[What the task requires] Copy all records verbatim.

-------- Given records --------

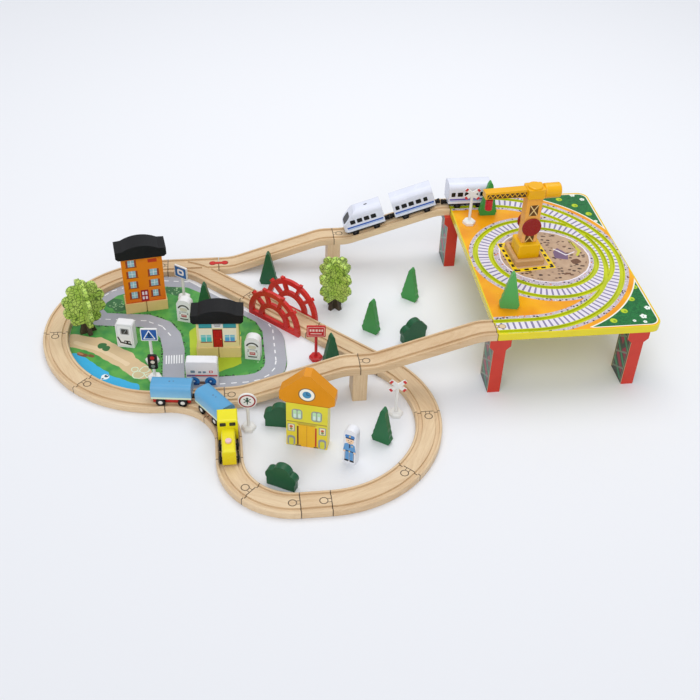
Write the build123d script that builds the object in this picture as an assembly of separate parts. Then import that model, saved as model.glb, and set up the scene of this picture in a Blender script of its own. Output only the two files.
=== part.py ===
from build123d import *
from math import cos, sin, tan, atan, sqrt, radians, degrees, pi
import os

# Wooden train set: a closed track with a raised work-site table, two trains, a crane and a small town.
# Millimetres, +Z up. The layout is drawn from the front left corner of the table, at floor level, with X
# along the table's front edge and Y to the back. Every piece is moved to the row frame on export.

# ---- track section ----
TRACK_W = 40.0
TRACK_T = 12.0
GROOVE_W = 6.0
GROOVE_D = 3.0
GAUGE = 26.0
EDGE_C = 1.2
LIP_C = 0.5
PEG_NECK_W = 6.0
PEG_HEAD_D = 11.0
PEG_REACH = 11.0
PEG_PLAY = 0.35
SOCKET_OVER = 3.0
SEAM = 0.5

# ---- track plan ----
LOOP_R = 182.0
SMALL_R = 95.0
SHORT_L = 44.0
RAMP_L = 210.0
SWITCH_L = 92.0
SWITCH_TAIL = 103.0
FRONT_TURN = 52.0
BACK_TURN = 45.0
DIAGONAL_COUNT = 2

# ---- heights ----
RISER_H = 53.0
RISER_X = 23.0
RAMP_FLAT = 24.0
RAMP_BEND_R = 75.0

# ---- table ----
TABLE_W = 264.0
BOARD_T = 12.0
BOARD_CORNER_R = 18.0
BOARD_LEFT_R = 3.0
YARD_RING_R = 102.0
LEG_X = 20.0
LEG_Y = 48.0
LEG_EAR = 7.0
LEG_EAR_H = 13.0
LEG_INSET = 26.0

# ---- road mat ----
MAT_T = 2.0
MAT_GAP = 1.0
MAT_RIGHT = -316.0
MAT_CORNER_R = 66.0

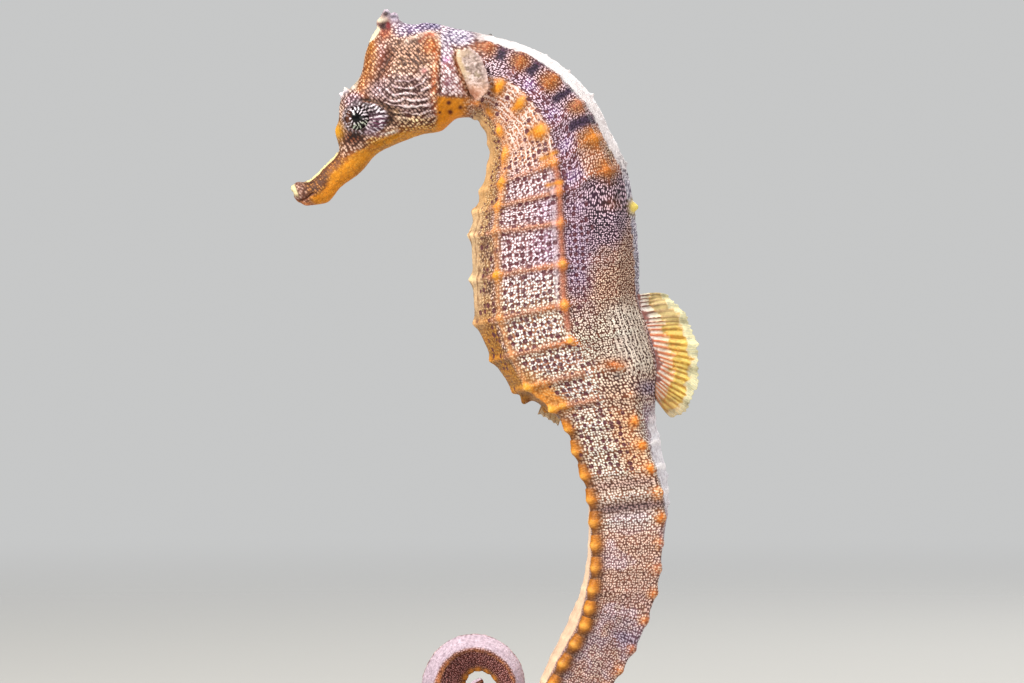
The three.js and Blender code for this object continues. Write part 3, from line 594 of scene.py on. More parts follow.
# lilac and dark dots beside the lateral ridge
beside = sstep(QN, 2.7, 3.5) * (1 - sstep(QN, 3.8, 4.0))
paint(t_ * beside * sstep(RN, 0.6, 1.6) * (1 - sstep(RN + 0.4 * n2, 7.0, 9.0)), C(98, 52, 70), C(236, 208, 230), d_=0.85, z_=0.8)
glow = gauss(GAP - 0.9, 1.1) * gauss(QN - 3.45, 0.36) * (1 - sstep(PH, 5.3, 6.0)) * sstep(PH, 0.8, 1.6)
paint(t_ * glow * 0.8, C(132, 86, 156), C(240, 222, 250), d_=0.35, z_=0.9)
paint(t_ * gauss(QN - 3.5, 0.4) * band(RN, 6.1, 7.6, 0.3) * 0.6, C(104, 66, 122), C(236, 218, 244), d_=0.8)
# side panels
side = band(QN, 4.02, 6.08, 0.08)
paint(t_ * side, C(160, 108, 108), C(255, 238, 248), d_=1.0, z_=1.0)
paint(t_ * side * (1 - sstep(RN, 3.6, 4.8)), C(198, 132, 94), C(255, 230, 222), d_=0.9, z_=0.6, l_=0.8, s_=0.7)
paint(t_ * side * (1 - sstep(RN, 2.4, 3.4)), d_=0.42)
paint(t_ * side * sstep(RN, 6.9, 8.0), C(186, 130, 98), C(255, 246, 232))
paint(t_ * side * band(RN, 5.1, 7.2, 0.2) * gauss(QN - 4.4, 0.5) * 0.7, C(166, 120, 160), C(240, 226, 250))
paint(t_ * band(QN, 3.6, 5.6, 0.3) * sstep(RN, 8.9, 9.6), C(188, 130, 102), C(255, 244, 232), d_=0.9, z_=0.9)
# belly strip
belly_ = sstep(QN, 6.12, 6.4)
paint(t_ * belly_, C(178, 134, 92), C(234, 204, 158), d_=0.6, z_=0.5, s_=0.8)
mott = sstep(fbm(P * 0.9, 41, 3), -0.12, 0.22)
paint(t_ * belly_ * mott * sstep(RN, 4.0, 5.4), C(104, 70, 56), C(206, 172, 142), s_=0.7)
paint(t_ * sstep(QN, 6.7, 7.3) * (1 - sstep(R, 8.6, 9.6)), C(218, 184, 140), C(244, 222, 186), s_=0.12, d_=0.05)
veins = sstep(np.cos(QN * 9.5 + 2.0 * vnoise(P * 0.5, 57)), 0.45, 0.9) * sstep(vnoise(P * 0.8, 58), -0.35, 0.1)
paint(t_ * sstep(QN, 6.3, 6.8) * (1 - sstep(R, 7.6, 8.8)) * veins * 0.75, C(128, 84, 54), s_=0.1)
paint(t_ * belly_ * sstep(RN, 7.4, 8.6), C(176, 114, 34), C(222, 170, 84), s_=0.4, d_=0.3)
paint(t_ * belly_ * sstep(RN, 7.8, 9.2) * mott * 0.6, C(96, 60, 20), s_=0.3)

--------

[Solution to this exercise]
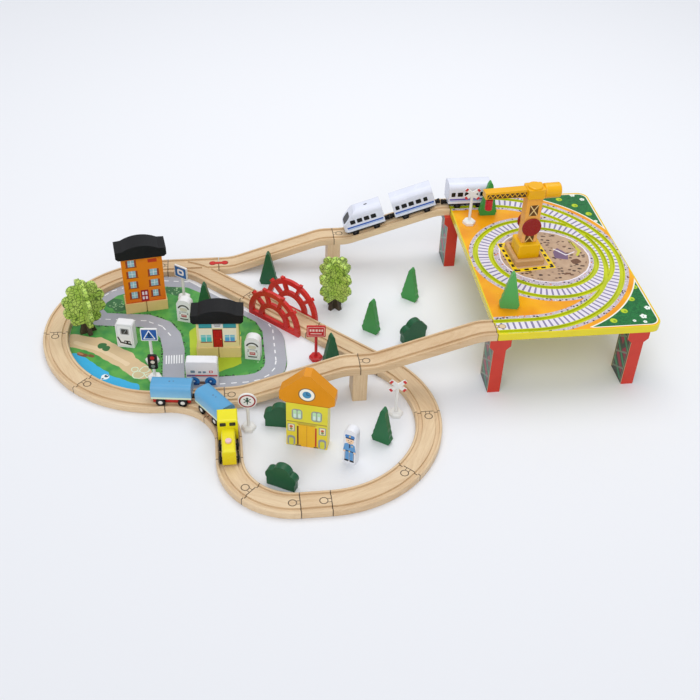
Write the build123d script that builds the object in this picture as an assembly of separate parts. Then import that model, saved as model.glb, and set up the scene of this picture in a Blender script of its own. Output only the two files.
=== part.py ===
from build123d import *
from math import cos, sin, tan, atan, sqrt, radians, degrees, pi
import os

# Wooden train set: a closed track with a raised work-site table, two trains, a crane and a small town.
# Millimetres, +Z up. The layout is drawn from the front left corner of the table, at floor level, with X
# along the table's front edge and Y to the back. Every piece is moved to the row frame on export.

# ---- track section ----
TRACK_W = 40.0
TRACK_T = 12.0
GROOVE_W = 6.0
GROOVE_D = 3.0
GAUGE = 26.0
EDGE_C = 1.2
LIP_C = 0.5
PEG_NECK_W = 6.0
PEG_HEAD_D = 11.0
PEG_REACH = 11.0
PEG_PLAY = 0.35
SOCKET_OVER = 3.0
SEAM = 0.5

# ---- track plan ----
LOOP_R = 182.0
SMALL_R = 95.0
SHORT_L = 44.0
RAMP_L = 210.0
SWITCH_L = 92.0
SWITCH_TAIL = 103.0
FRONT_TURN = 52.0
BACK_TURN = 45.0
DIAGONAL_COUNT = 2

# ---- heights ----
RISER_H = 53.0
RISER_X = 23.0
RAMP_FLAT = 24.0
RAMP_BEND_R = 75.0

# ---- table ----
TABLE_W = 264.0
BOARD_T = 12.0
BOARD_CORNER_R = 18.0
BOARD_LEFT_R = 3.0
YARD_RING_R = 102.0
LEG_X = 20.0
LEG_Y = 48.0
LEG_EAR = 7.0
LEG_EAR_H = 13.0
LEG_INSET = 26.0

# ---- road mat ----
MAT_T = 2.0
MAT_GAP = 1.0
MAT_RIGHT = -316.0
MAT_CORNER_R = 66.0

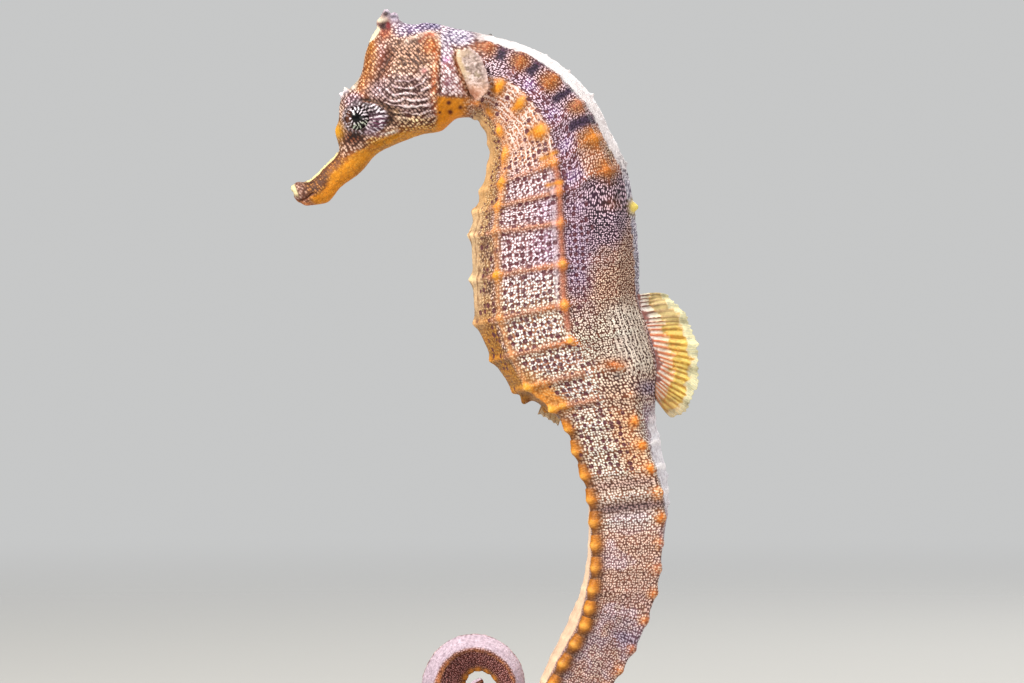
The three.js and Blender code for this object continues. Write part 3, from line 594 of scene.py on. More parts follow.
# lilac and dark dots beside the lateral ridge
beside = sstep(QN, 2.7, 3.5) * (1 - sstep(QN, 3.8, 4.0))
paint(t_ * beside * sstep(RN, 0.6, 1.6) * (1 - sstep(RN + 0.4 * n2, 7.0, 9.0)), C(98, 52, 70), C(236, 208, 230), d_=0.85, z_=0.8)
glow = gauss(GAP - 0.9, 1.1) * gauss(QN - 3.45, 0.36) * (1 - sstep(PH, 5.3, 6.0)) * sstep(PH, 0.8, 1.6)
paint(t_ * glow * 0.8, C(132, 86, 156), C(240, 222, 250), d_=0.35, z_=0.9)
paint(t_ * gauss(QN - 3.5, 0.4) * band(RN, 6.1, 7.6, 0.3) * 0.6, C(104, 66, 122), C(236, 218, 244), d_=0.8)
# side panels
side = band(QN, 4.02, 6.08, 0.08)
paint(t_ * side, C(160, 108, 108), C(255, 238, 248), d_=1.0, z_=1.0)
paint(t_ * side * (1 - sstep(RN, 3.6, 4.8)), C(198, 132, 94), C(255, 230, 222), d_=0.9, z_=0.6, l_=0.8, s_=0.7)
paint(t_ * side * (1 - sstep(RN, 2.4, 3.4)), d_=0.42)
paint(t_ * side * sstep(RN, 6.9, 8.0), C(186, 130, 98), C(255, 246, 232))
paint(t_ * side * band(RN, 5.1, 7.2, 0.2) * gauss(QN - 4.4, 0.5) * 0.7, C(166, 120, 160), C(240, 226, 250))
paint(t_ * band(QN, 3.6, 5.6, 0.3) * sstep(RN, 8.9, 9.6), C(188, 130, 102), C(255, 244, 232), d_=0.9, z_=0.9)
# belly strip
belly_ = sstep(QN, 6.12, 6.4)
paint(t_ * belly_, C(178, 134, 92), C(234, 204, 158), d_=0.6, z_=0.5, s_=0.8)
mott = sstep(fbm(P * 0.9, 41, 3), -0.12, 0.22)
paint(t_ * belly_ * mott * sstep(RN, 4.0, 5.4), C(104, 70, 56), C(206, 172, 142), s_=0.7)
paint(t_ * sstep(QN, 6.7, 7.3) * (1 - sstep(R, 8.6, 9.6)), C(218, 184, 140), C(244, 222, 186), s_=0.12, d_=0.05)
veins = sstep(np.cos(QN * 9.5 + 2.0 * vnoise(P * 0.5, 57)), 0.45, 0.9) * sstep(vnoise(P * 0.8, 58), -0.35, 0.1)
paint(t_ * sstep(QN, 6.3, 6.8) * (1 - sstep(R, 7.6, 8.8)) * veins * 0.75, C(128, 84, 54), s_=0.1)
paint(t_ * belly_ * sstep(RN, 7.4, 8.6), C(176, 114, 34), C(222, 170, 84), s_=0.4, d_=0.3)
paint(t_ * belly_ * sstep(RN, 7.8, 9.2) * mott * 0.6, C(96, 60, 20), s_=0.3)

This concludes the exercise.